General search engines are extremely versatile; in addition to traditional text search, they can provide mapping and directions, search for images, and find peer-reviewed research. More technically, these search services use their software to browse the web—a process called crawling, index those pages, and sort them when users use the service. Under this definition, Google holds 88% of the search market share.

However, the DOJ’s definition of the search engine market has little basis in how people actually use internet searches and ignores a variety of ways non-Google search tools have been integrated into other activities online. 

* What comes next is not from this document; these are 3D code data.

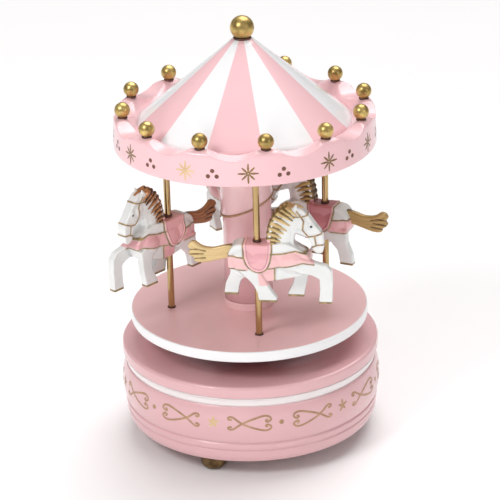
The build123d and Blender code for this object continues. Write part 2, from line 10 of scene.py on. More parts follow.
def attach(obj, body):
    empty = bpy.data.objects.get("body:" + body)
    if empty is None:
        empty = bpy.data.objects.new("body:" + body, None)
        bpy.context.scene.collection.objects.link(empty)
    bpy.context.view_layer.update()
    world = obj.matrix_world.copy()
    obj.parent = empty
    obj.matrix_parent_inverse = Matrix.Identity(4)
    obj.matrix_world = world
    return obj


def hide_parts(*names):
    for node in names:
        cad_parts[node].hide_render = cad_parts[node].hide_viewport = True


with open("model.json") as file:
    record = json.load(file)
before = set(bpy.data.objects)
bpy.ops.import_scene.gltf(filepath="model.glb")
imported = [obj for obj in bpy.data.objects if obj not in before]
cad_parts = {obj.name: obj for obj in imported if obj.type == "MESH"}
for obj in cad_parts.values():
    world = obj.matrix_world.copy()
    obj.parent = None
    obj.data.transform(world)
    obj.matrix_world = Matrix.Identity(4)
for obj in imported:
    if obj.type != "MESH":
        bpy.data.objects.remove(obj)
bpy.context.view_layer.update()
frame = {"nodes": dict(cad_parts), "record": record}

MM = 0.001

# ---------- sizes, in millimetres unless said, and colours
BALL_NODES = [f"rim_ball_{k:02d}" for k in range(1, 13)]
GORE = 30.0                        # degrees from one rim ball to the next
FIRST_GORE = -20.7                 # bearing of the first rim ball, from the front towards the right
RIM_RADIUS, RIM_BOTTOM, CREST_Z, VALLEY_Z = 54.0, 129.0, 142.9, 139.5
GUTTER_RADIUS, GUTTER_Z, VALLEY_CURVE = 44.0, 138.5, 15.0
CANOPY_BOTTOM, CUT_FROM = 136.5, 137.5     # where the rim joins the roof, and where the scallops begin
ROOF_TOP_RADIUS, ROOF_TOP_Z = 4.2, 172.5
BALL_CIRCLE, BALL_RADIUS, BALL_Z, BALL_PIN_BOTTOM = 50.0, 3.2, 146.1, 140.2
FINIAL_RADIUS, FINIAL_Z, FINIAL_RING_TOP = 4.9, 177.1, 173.3
FOOT_COUNT, FOOT_CIRCLE, FOOT_BEARING = 3, 44.0, -22.0
FOOT_TOP, PEG_RADIUS, PEG_TOP = 7.0, 2.0, 11.0
BASE_TOP_Z, RING_TOP, LID_TOP = 33.0, 37.0, 42.0
LID_RADIUS, LID_EDGE, CAVITY_RADIUS, SPINDLE_HOLE = 54.4, 1.4, 48.0, 4.5
BULGE_POINTS = (53.9, 16.9), (54.9, 23.5), (53.2, BASE_TOP_Z)     # foot, widest and top of the drum's band
DISC_BOTTOM, DISC_TOP, DISC_RADIUS = 51.4, 56.0, 50.0
COLUMN_RADIUS, COLUMN_BORE, CEILING_BOTTOM = 10.2, 7.5, 130.0
COLLAR_RADIUS, COLLAR_TOP = 10.6, 59.4
SLEEVE_RADIUS, SLEEVE_CUT_Z, SLEEVE_CUT_RISE = 10.9, 100.8, 4.3
TRIM_HEIGHT, TRIM_PROUD = 1.0, 0.25
POLE_CIRCLE, POLE_RADIUS, POLE_BOTTOM, POLE_TOP = 33.0, 1.35, 52.5, 132.7
HOOF_BOTTOM, HOOF_GILT_TOP, SHIN_TOP = 72.6, 73.45, 80.0
FAR = 9.0                          # a distance that keeps the gilt line away
BODY_VOXEL, HAIR_VOXEL = 0.34, 0.3
SADDLE_RISE, PANEL_DROP, STRAP_RISE, LINE_RISE, GROOVE_DROP = 0.45, 0.18, 0.22, 0.22, 0.18
# painted shade: FOLD_DEPTH sets how deep a fold must be to get the most of it
FOLD_DEPTH = 0.03                  # a fold this deep is fully dusky
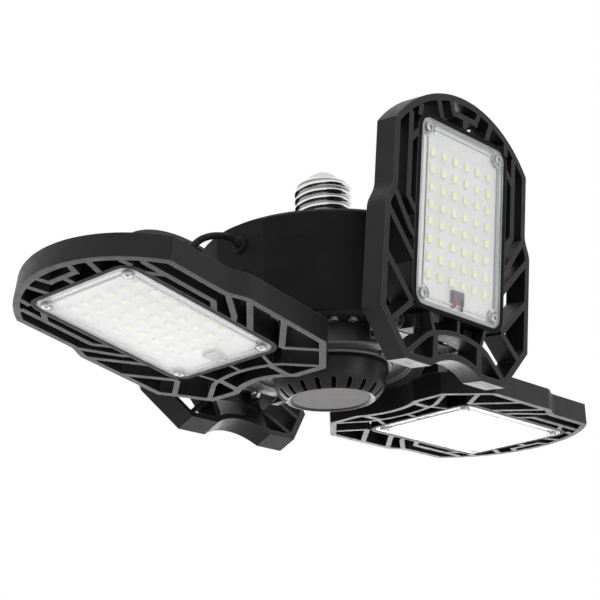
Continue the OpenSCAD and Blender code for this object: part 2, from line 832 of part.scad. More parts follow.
// ---- Lamp tray ----
module led_board(i) {
    color("#e9ebea")
    on_panel(i)
    difference() {
        translate([0, 0, board_face]) linear_extrude(board_t) pocket_outline(tray_fit);
        translate([terminal_s, 0, board_face - 1]) cylinder(r = 1.6, h = board_t + 2);
    }
}

module led_chips(i) {
    color("#efe6b0")
    on_panel(i)
    for (m = [0:chips_along - 1], n = [0:chips_across - 1])
        translate([
            lens_mid + (m - (chips_along - 1) / 2) * chip_pitch_s - 1.75,
            (n - (chips_across - 1) / 2) * chip_pitch_w - 1.4,
            board_face - chip_h])
            cube([3.5, 2.8, chip_h]);
}

module wire_terminal(i) {
    height = 1.7;
    color("#9a9da0")
    on_panel(i)
        translate([terminal_s - 3, -4, board_face - height])
            difference() {
                cube([6, 8, height]);
                for (w = [2, 6])
                    translate([2.2, w - 1, -1]) cube([2.4, 2, 1.6]);
            }
}

module lens_seal(i) {
    color("#d8dada")
    on_panel(i)
        translate([0, 0, flange_in])
            linear_extrude(seal_t)
                difference() {
                    round_rect(lens_s + 0.3, lens_end - 0.3, lens_half - 0.3, lens_corner - 0.3);
                    pocket_outline(-0.1);
                    for (s = lens_screw_s, w = [-lens_screw_w, lens_screw_w])
                        translate([s, w]) circle(d = lens_screw_d + 0.6);
                }
}

// The clear lens: a flat flange with a hollow raised middle
lens_step = 2.8;

module lens_plateau(d) {
    difference() {
        round_rect(lens_s + 3 + d, lens_end - 3 - d, lens_half - 3 - d, lens_corner - 2);
        for (s = lens_screw_s, w = [-lens_screw_w, lens_screw_w])
            translate([s, w]) circle(lens_step + d);
    }
}

module lens(i) {
    color([0.93, 0.95, 0.96, 0.35])
    on_panel(i)
    difference() {
        union() {
            translate([0, 0, flange_out])
                linear_extrude(flange_t)
                    round_rect(lens_s, lens_end, lens_half, lens_corner);
            translate([0, 0, flange_out - lens_raise])
                linear_extrude(lens_raise + eps) lens_plateau(0);
        }
        translate([0, 0, flange_in - flange_t + 0.5])
            linear_extrude(flange_t) lens_plateau(1.2);
        at_lens_screws()
            translate([0, 0, face_z - 2]) cylinder(d = lens_screw_d + 0.4, h = 5);
    }
}

module lens_screws(i) {
    color("#b9bbbe")
    on_panel(i)
        at_lens_screws()
            translate([0, 0, flange_out]) pan_screw(lens_screw_d, 5, 2.2, 0.9);
}

// ---- Hinges ----
module at_hinge_sides() {
    for (side = [0, 1])
        mirror([0, side, 0]) children();
}

module hinge_bolts(i) {
    length = ear_out + running_gap - knuckle_in + nut_t + 0.8;
    color("#a9abb0")
    on_panel(i)
        at_hinge_sides()
            translate([0, ear_out + running_gap, 0])
                rotate([90, 0, 0]) pan_screw(bolt_d, length, head_r, head_t);
}

module hinge_nuts(i) {
    color("#b5b7bb")
    on_panel(i)
        at_hinge_sides()
            translate([0, knuckle_in, 0])
                rotate([90, 0, 0])
                    difference() {
                        cylinder(d = nut_flats / cos(30), h = nut_t, $fn = 6);
                        translate([0, 0, -1]) cylinder(d = bolt_d + 0.1, h = nut_t + 2);
                    }
}

module friction_washers(i) {
    color("#d0d2d4")
    on_panel(i)
        at_hinge_sides()
            translate([0, knuckle_out + washer_t, 0])
                rotate([90, 0, 0])
                    difference() {
                        cylinder(r = knuckle_r - 0.2, h = washer_t);
                        translate([0, 0, -1]) cylinder(d = bolt_d + 0.1, h = washer_t + 2);
                    }
}

// ---- Leads ----
// Middle points of each lead, as distance from the hub's axis, offset across the panel and
// height above the hinge axes. Each lead is as long as the others, so it stands in a
// higher loop where its panel is folded up.
lead_routes = [
    [[59.5, 0, 42], [63, 0, 42.4], [67, 0, 41.6], [72, 0, 40], [77, 0, 37.4], [81.5, 0, 33.6],
        [86, 0, 28], [89.5, 0, 21], [91.5, 0, 13], [92, 0, 7]],
    [[58.6, 2, 40.8], [60, 6, 42], [60.5, 11, 46], [61, 13.5, 52], [61.5, 11, 58.5],
        [62, 5, 62], [62.3, -2, 61], [62.5, -6.5, 56], [62, -8, 50], [61.3, -7, 44],
        [60.6, -4, 39], [61, -1.2, 36.4]],
    [[59.5, 0, 41.4], [63.5, 0, 41.6], [68, 0, 40], [73.5, 0, 36.6], [78.5, 0, 31.6],
        [83.5, 0, 25], [88, 0, 17], [91, 0, 9], [92.2, 0, 2]],
    [[58.8, 0, 41], [61.6, 0, 44.6], [62, 0, 50.5], [63.6, 0, 57], [68, 0, 61.4],
        [73.4, 0, 60.6], [76, 0, 55.4], [74.6, 0, 49.4], [71, 0, 44.4], [68.4, 0, 39],
        [69.2, 0, 34.8]]];

// A point of the panel's middle line, as distance from the hub's axis, offset and height
function panel_point(i, s, z) = [
    hinge_r + s * cos(folds[i]) - z * sin(folds[i]), 0,
    s * sin(folds[i]) + z * cos(folds[i])];

module lead(i) {
    start = [[hub_flat - 8, 0, grommet_h], [hub_flat + 1.4, 0, grommet_h]];
    finish = [panel_point(i, inlet_s, back_z + 1.4), panel_point(i, inlet_s, floor_in + 0.1)];
    color("#121214")
    rotate([0, 0, azimuths[i]])
        translate([0, 0, axis_z])
            tube(concat([start[0]], smooth(concat([start[1]], lead_routes[i], [finish[0]]), 2),
                [finish[1]]), lead_d);
}

centre_contact();
base_insulator();
screw_shell();
top_cover();
driver_housing();
housing_screws();
driver_board();
driver_parts();
supply_wires();
lead_grommets();
hinge_carrier();
carrier_screws();
vent_cap();
cap_plate();
frame(0);  // frame_a
frame(1);  // frame_b
frame(2);  // frame_c
frame(3);  // frame_d
led_board(0);  // led_board_a
led_board(1);  // led_board_b
led_board(2);  // led_board_c
led_board(3);  // led_board_d
led_chips(0);  // led_chips_a
led_chips(1);  // led_chips_b
led_chips(2);  // led_chips_c
led_chips(3);  // led_chips_d
wire_terminal(0);  // wire_terminal_a
wire_terminal(1);  // wire_terminal_b
wire_terminal(2);  // wire_terminal_c
wire_terminal(3);  // wire_terminal_d
lens_seal(0);  // lens_seal_a
lens_seal(1);  // lens_seal_b
lens_seal(2);  // lens_seal_c
lens_seal(3);  // lens_seal_d
lens(0);  // lens_a
lens(1);  // lens_b
lens(2);  // lens_c
lens(3);  // lens_d
lens_screws(0);  // lens_screws_a
lens_screws(1);  // lens_screws_b
lens_screws(2);  // lens_screws_c
lens_screws(3);  // lens_screws_d
hinge_bolts(0);  // hinge_bolts_a
hinge_bolts(1);  // hinge_bolts_b
hinge_bolts(2);  // hinge_bolts_c
hinge_bolts(3);  // hinge_bolts_d
hinge_nuts(0);  // hinge_nuts_a
hinge_nuts(1);  // hinge_nuts_b
hinge_nuts(2);  // hinge_nuts_c
hinge_nuts(3);  // hinge_nuts_d
friction_washers(0);  // friction_washers_a
friction_washers(1);  // friction_washers_b
friction_washers(2);  // friction_washers_c
friction_washers(3);  // friction_washers_d
lead(0);  // lead_a
lead(1);  // lead_b
lead(2);  // lead_c
lead(3);  // lead_d
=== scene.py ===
import json
from math import atan2, cos, radians, sin, tau

import bmesh
import bpy
from mathutils import Matrix, Vector


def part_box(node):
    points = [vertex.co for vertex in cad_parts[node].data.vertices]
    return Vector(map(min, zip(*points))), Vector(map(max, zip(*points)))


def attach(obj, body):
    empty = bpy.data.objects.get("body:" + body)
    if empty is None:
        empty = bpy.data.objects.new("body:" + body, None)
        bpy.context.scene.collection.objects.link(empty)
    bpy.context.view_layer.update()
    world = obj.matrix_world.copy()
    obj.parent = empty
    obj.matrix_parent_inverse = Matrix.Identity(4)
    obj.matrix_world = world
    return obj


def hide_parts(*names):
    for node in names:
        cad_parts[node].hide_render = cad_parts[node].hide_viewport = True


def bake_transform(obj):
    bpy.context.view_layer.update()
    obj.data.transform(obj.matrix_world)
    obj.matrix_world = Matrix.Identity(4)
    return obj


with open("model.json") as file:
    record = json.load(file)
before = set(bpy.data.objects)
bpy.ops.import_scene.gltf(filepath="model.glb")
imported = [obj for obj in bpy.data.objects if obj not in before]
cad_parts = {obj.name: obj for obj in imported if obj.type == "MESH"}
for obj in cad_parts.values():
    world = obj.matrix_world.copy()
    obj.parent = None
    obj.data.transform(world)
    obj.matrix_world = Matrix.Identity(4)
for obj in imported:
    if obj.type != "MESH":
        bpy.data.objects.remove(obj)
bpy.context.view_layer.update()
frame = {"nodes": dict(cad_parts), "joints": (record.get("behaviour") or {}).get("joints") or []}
scene = bpy.context.scene
mm = 0.001

# ---- The view ----
# The lamp hangs from a lampholder overhead, and the camera looks up at it from below, past
# the near panels. A pale floor lies far below in a plain white studio with two soft lamps.
camera_place = Vector((-0.47598, -0.41731, -0.28207))
camera_aim = Vector((0.69779, 0.63583, 0.32986))
camera_roll = radians(-1.92)
camera = bpy.data.objects.new("camera", bpy.data.cameras.new("camera"))
camera.data.lens = 89.7
camera.data.sensor_width = 36
camera.data.clip_start = 0.01
scene.collection.objects.link(camera)
camera_turn = camera_aim.to_track_quat("-Z", "Y").to_matrix()
camera_turn = camera_turn @ Matrix.Rotation(camera_roll, 3, "Z")
camera.matrix_world = Matrix.Translation(camera_place) @ camera_turn.to_4x4()
scene.camera = camera
scene.view_settings.view_transform = "Standard"


def add_node(tree, kind, values=None, **settings):
    """A new shader node, with the settings of the node and the values of its sockets."""
    made = tree.nodes.new(kind)
    for name, value in settings.items():
        setattr(made, name, value)
    for name, value in (values or {}).items():
        made.inputs[name].default_value = value
    return made


# The world is white where it is seen directly, reflected or through glass, and it lights
# dull surfaces at a lower level.
sky_fill = 0.85
studio = bpy.data.worlds.new("studio")
studio.use_nodes = True
scene.world = studio
sky = studio.node_tree
sky.nodes.clear()
rays = add_node(sky, "ShaderNodeLightPath")
seen = add_node(sky, "ShaderNodeMath", operation="MAXIMUM")
seen_too = add_node(sky, "ShaderNodeMath", operation="MAXIMUM")
white = add_node(sky, "ShaderNodeBackground", {"Color": (1, 1, 1, 1), "Strength": 1})
fill = add_node(sky, "ShaderNodeBackground", {"Color": (1, 1, 1, 1), "Strength": sky_fill})
choose = add_node(sky, "ShaderNodeMixShader")
out = add_node(sky, "ShaderNodeOutputWorld")
sky.links.new(rays.outputs["Is Camera Ray"], seen.inputs[0])
sky.links.new(rays.outputs["Is Glossy Ray"], seen.inputs[1])
sky.links.new(seen.outputs[0], seen_too.inputs[0])
sky.links.new(rays.outputs["Is Transmission Ray"], seen_too.inputs[1])
sky.links.new(seen_too.outputs[0], choose.inputs[0])
sky.links.new(fill.outputs[0], choose.inputs[1])
sky.links.new(white.outputs[0], choose.inputs[2])
sky.links.new(choose.outputs[0], out.inputs["Surface"])

floor_drop = 0.95
floor_half = 4.0
floor_mesh = bpy.data.meshes.new("floor")
floor_corners = ((-1, -1), (1, -1), (1, 1), (-1, 1))
floor_mesh.from_pydata([(x * floor_half, y * floor_half, -floor_drop) for x, y in floor_corners],
                       [], [(0, 1, 2, 3)])
floor = bpy.data.objects.new("floor", floor_mesh)
scene.collection.objects.link(floor)
floor_paint = bpy.data.materials.new("floor_paint")
floor_paint.use_nodes = True
paint = floor_paint.node_tree
paint_shader = paint.nodes["Principled BSDF"]
paint_shader.inputs["Roughness"].default_value = 0.9
paint_mottle = add_node(paint, "ShaderNodeTexNoise", {"Scale": 3.0, "Detail": 2.0})
paint_tint = add_node(paint, "ShaderNodeMix",
                      {"A": (0.86, 0.86, 0.86, 1), "B": (0.9, 0.9, 0.89, 1)}, data_type="RGBA")
paint.links.new(paint_mottle.outputs["Fac"], paint_tint.inputs[0])
paint.links.new(paint_tint.outputs[2], paint_shader.inputs["Base Color"])
floor_mesh.materials.append(floor_paint)


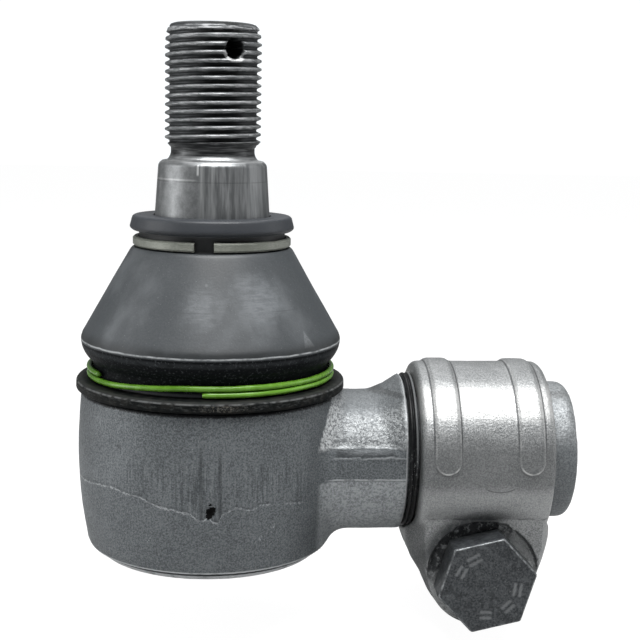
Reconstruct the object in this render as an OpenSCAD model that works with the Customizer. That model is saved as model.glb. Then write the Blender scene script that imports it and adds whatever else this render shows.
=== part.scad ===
// Angle ball joint with a clamped female shank, in millimetres.
// The origin is the centre of the ball. +Z runs up the stud and +X runs along the shank,
// out of its open end.

/* [Ball stud] */
// Diameter of the ball
ball_d = 40; // [37:0.5:41]
// Diameter of the neck between the ball and the boot seat
neck_d = 22; // [18:0.5:22.5]
// Height of the large end of the taper above the ball centre
taper_z = 60.8; // [59:0.2:66]
// Diameter of the taper at its large end
taper_d = 28.9; // [27:0.1:30]
// Length of the taper
taper_l = 13.6; // [10:0.2:18]
// Length of taper in which the diameter grows by one
taper_ratio = 8; // [6:1:12]
// Outer diameter of the stud thread
stud_thread_d = 24; // [22:0.5:25]
// Pitch of the stud thread
stud_thread_pitch = 2; // [1:0.25:3]
// Length of the stud thread with its end chamfer
stud_thread_l = 29.6; // [24:0.2:36]
// Length of the undercut between the taper and the thread
undercut_l = 3.9; // [3:0.1:6]
// Diameter of the split pin hole
pin_hole_d = 5; // [3:0.1:6]
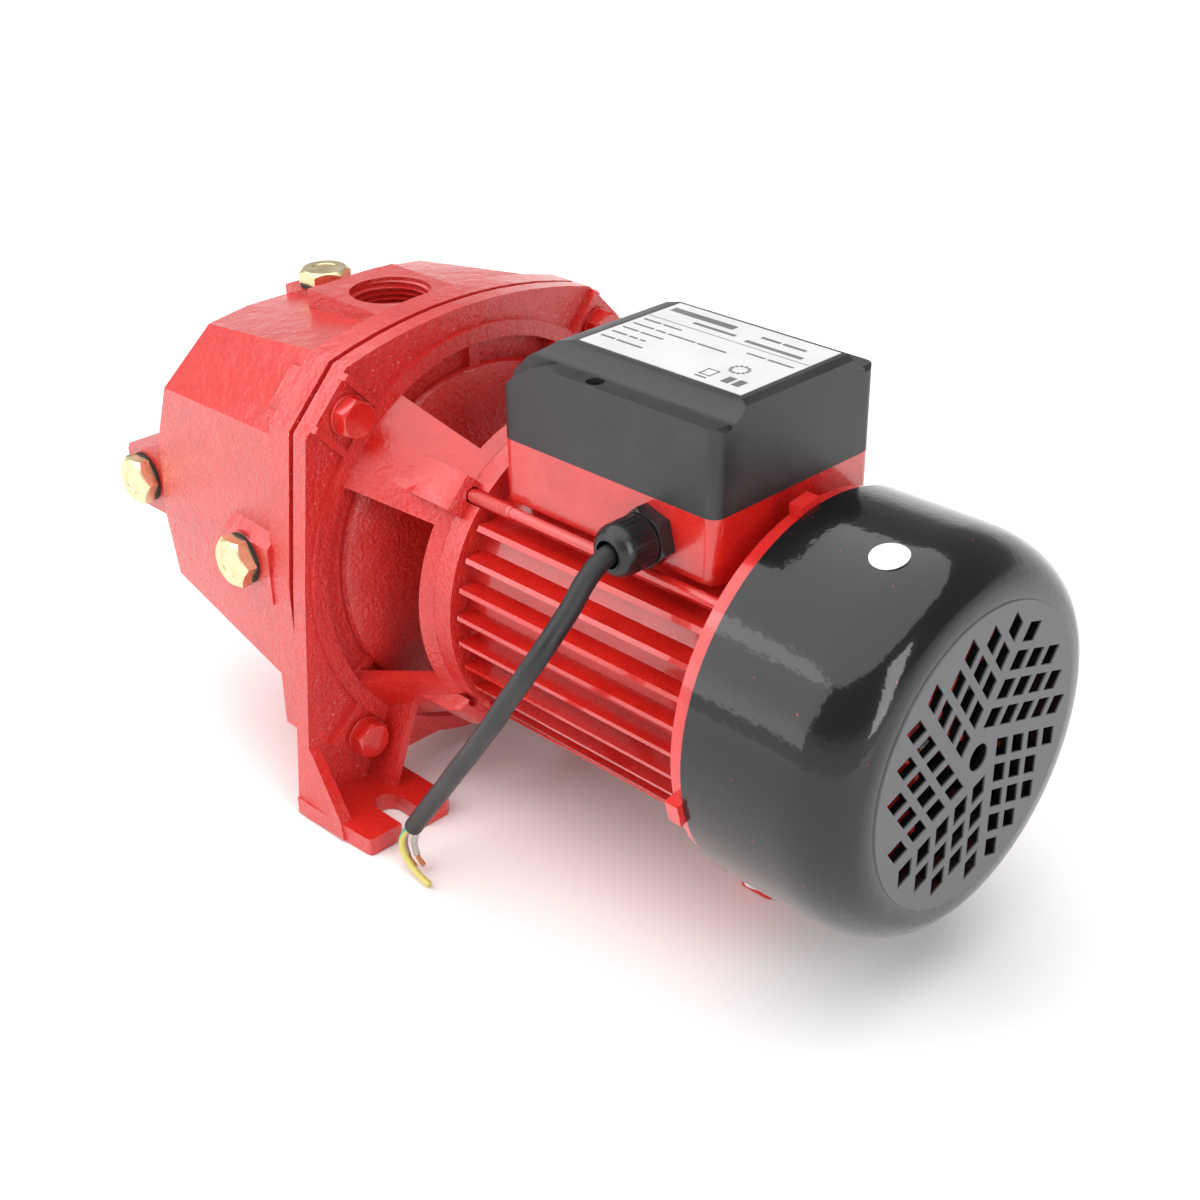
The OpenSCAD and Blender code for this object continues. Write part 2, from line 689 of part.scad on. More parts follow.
module terminal_lid() color(black) difference() {
    union() {
        prism_xz(lid_low, box_w);
        difference() {
            prism_xz(lid_high, 2 * deck_half + 14);
            for (s = [-1, 1]) rod(box_x0 - 1, box_x0 + box_len + 1, 7, s * (deck_half + 7), shoulder_z + 7 - eps);
        }
    }
    for (x = [box_x0, box_x0 + box_len]) for (s = [-1, 1])
        corner_cut(x, s * box_w / 2, x < -50 ? 1 : -1, -s, 5, lid_z - 1, deck_z + 1);
    difference() {
        prism_xz([[box_x0 + 3, lid_z - 1], [box_x0 + box_len - 3, lid_z - 1], [box_x0 + box_len - 3, 101],
            [-75, 101], [-89, 95], [box_x0 + 3, 88]], box_w - 6);
        for (s = [-1, 1]) translate([box_x0 + 44.2, s * screw_y, lid_z]) cylinder(r = 5, h = 40);
    }
    prism_xz([[-74, 100], [box_x0 + box_len - 3, 100], [box_x0 + box_len - 3, deck_z - 3], [-74, deck_z - 3]], 46);
    for (s = [-1, 1]) translate([box_x0 + 44.2, s * screw_y, 0]) {
        translate([0, 0, lid_z - 1]) cylinder(r = 2.3, h = 50);
        translate([0, 0, 94]) cylinder(r = 3.3, h = 30);
    }
}

module lid_gasket() color([0.2, 0.2, 0.2]) difference() {
    intersection() {
        span([box_x0 + 3.6, -box_w / 2 + 3.6, lid_z - 2.5],
            [box_x0 + box_len - 3.6, box_w / 2 - 3.6, lid_z + 2.5]);
        union() {
            difference() {
                span([box_x0, -box_w / 2, lid_z - 4], [box_x0 + box_len, box_w / 2, lid_z + 4]);
                span([box_x0 + 5.2, -box_w / 2 + 5.2, lid_z - 5],
                    [box_x0 + box_len - 5.2, box_w / 2 - 5.2, lid_z + 5]);
            }
            for (s = [-1, 1]) translate([box_x0 + 44.2, s * screw_y, lid_z - 4]) cylinder(r = 7, h = 8);
        }
    }
    for (s = [-1, 1]) translate([box_x0 + 44.2, s * screw_y, 40]) cylinder(r = 5.3, h = 60);
}

module lid_screws() color(steel) for (s = [-1, 1]) translate([box_x0 + 44.2, s * screw_y, 0]) {
    translate([0, 0, 61]) cylinder(r = 1.7, h = 34);
    difference() {
        translate([0, 0, 94.05]) cylinder(r = 3, h = 2.6);
        translate([0, 0, 96.2]) cube([4.6, 0.8, 2], center = true);
        translate([0, 0, 96.2]) cube([0.8, 4.6, 2], center = true);
    }
}

module nameplate() color([0.93, 0.93, 0.92]) span([-72.5, -25.4, deck_z], [0.8, 25.4, deck_z + 0.25]);

module round_sticker() color([0.95, 0.95, 0.94]) intersection() {
    ring(40, 64.5, cover_r + 0.22, cover_r);
    rotate([104.3, 0, 0]) translate([56.8, 60, 0]) rotate([-90, 0, 0]) cylinder(r = 6.6, h = 20);
}

module terminal_block() color(plastic) difference() {
    span([-22, 2, box_z0 + 7.4], [-4, 34, box_z0 + 20]);
    for (k = [0 : 2]) translate([-13, 8 + 10 * k, box_z0 + 12]) cylinder(r = 2.7, h = 20);
    for (k = [0 : 2]) translate([-30, 8 + 10 * k, box_z0 + 11]) rotate([0, 90, 0]) cylinder(r = 1.6, h = 30);
}

module terminal_screws() color(brass) for (k = [0 : 2]) translate([-13, 8 + 10 * k, box_z0 + 13]) difference() {
    cylinder(r = 2.4, h = 6);
    translate([0, 0, 6]) cube([6, 0.8, 1.6], center = true);
}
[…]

The Department of Justice has excluded specialized vertical providers (SVPs) from the department’s complaint. SVPs are engines where consumers search for specific goods or services. The DOJ argues specialized vertical providers should be excluded from the relevant market because they are inadequate substitutes for general search: 

“Other search tools, platforms, and sources of information are not reasonable substitutes for general search services. Offline and online resources … and specialized search providers such as Amazon, Expedia, or Yelp, do not offer consumers the same breadth of information or convenience…Thus, there are no reasonable substitutes for general search services.”

The DOJ may dismiss specialized vertical providers as holding any valuable market share, but Google thinks otherwise. During the trial, Google made the argument that the internet is providing plenty of alternatives to “one-stop shops,” and that the number of individual queries is the best way to assess the internet search market.

Using this logic, specialized vertical providers compete with Google to meet search demand. For example, consumers flock to Amazon, the fourth most popular website in America, when looking to buy something online. To find something locally, many consumers go to Yelp, which performs 12.5 million queries per week.

The figures below, from Google’s trial exhibit, reveal Google shows it faces significant competition for individual types of searches, like finding local businesses and shopping. In local search, users go to Yelp more than Google. And to shop, Amazon is nearly as popular as Google. 

Source: Trial Exhibit
Source: Trial Exhibit

This diversity in search options is a strength of the market. Each search engine, or each platform integrated with search, has a set of features most desirable to some users for some activities. This reality contrasts with the DOJ’s insufficiently broad view of searches, which results from specialized search engines are in some way different from those from general search engines. The Justice Department refuses to see them as market competitors, even though Google is clearly competing with them for users—and sometimes losing. 

There are newer forms of search that are also reducing Google’s market share. In a Google presentation dated August 2021, Google staff analyzed survey data about TikTok users and their search behaviors. Instead of searching for a news article on an event using Google, users increasingly searched TikTok for a video that explained it in a short, engaging way. Google found that in 37% of user-reported searches, TikTok was the primary search engine, and 28% of TikTok users said TikTok meets most or all their daily search needs. 

With this more complete understanding of the search market, it’s clear Google has significant competition. Consumers use specialized vertical providers to find products or services in direct competition with Google. Failure by the courts to adopt a proper understanding of relevant markets puts high-quality, popular products like Google’s search engine at risk while inviting further government intervention.